John Daly on the Mexican lines then picks up a shortwave signal from the transmitter that was left in the Alamo.  It’s a message from Lt. Col. Travis.  “I shall never surrender!”  Davy Crockett has a long message to his constituency:  “Howdy . . . You must be wondering what an ex-Congressman is doing here. . . . Remember, if someone runs down a neighbor’s race or religion, remind him he’s out of joint with democracy.”  The battle commences shortly after Jackson Beck reports from Louisiana, where US volunteers are clambering aboard barges to relieve the men at the Alamo. 

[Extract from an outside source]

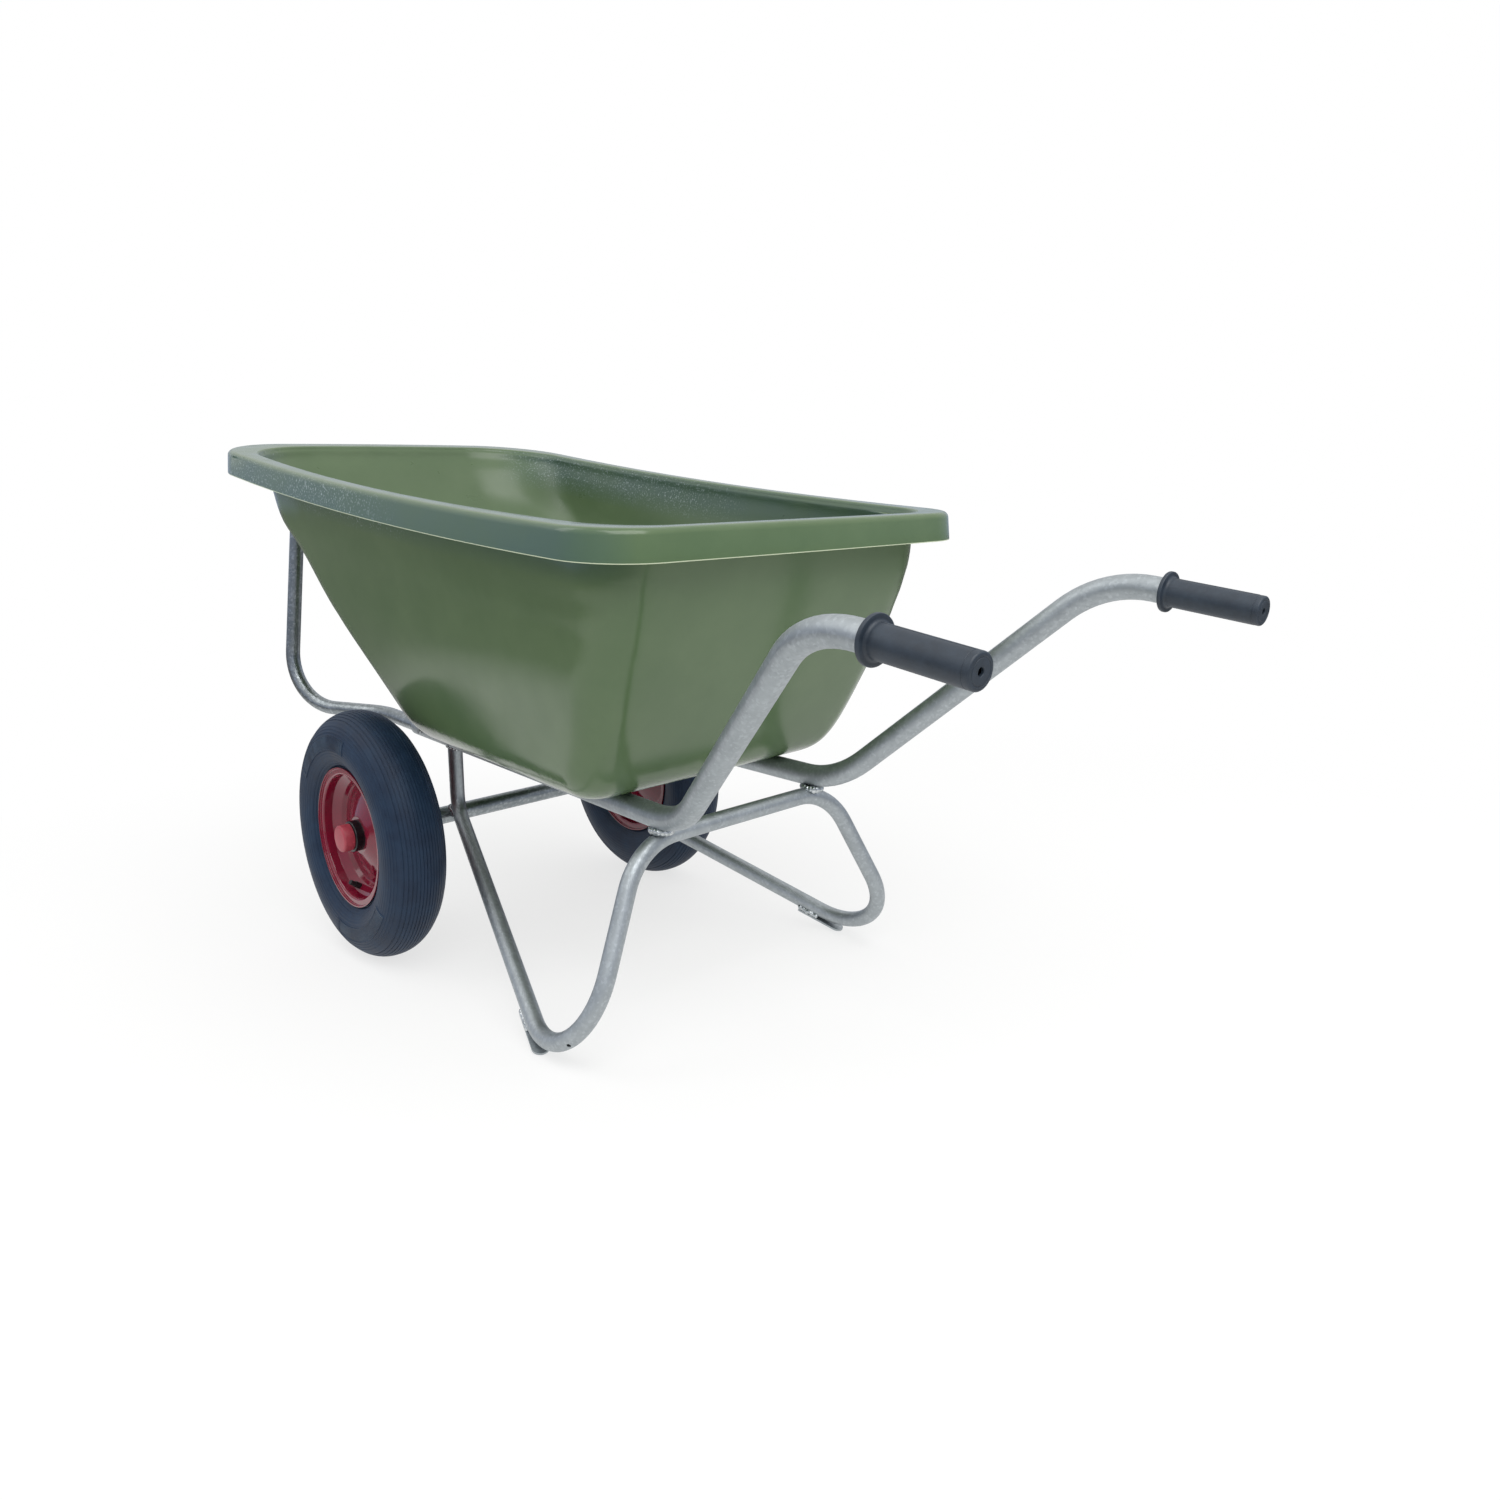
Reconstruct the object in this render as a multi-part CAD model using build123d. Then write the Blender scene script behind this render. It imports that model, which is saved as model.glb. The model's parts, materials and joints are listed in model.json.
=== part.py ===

I wonder why episode 6 doesn’t seize me the way episode 7 does.  It might be because of the propagandistic element—there was no one to side with in Pompeii other than the Pompeiians, and even though the reporting regarding the Nazarenes was sensitive, no one implied that CBS as a US network had any special linkage to the Christian tradition these people represented; as the reporter said, they were a sect that was causing trouble to the Roman Empire.  Though CBS was never explicitly identified as a Roman broadcast unit, the tone was meant to evoke that they were at least tangentially part of the community or nation upon which they were reporting.  CBS in “The Alamo” is clearly representing the US, which, although neutral in the conflict, is obviously sympathizing with the Republic of Texas.  Furthermore, we don’t really get to hear the Mexican point of view.  But this can’t be the only reason “The Alamo” isn’t as successful as “The Last Days of Pompeii”;  “The Surrender of Sitting Bull” never brought us direct interviews with Sitting Bull or any of the Lakota tribesmen, yet the actions of the US Army spoke quite vividly for themselves.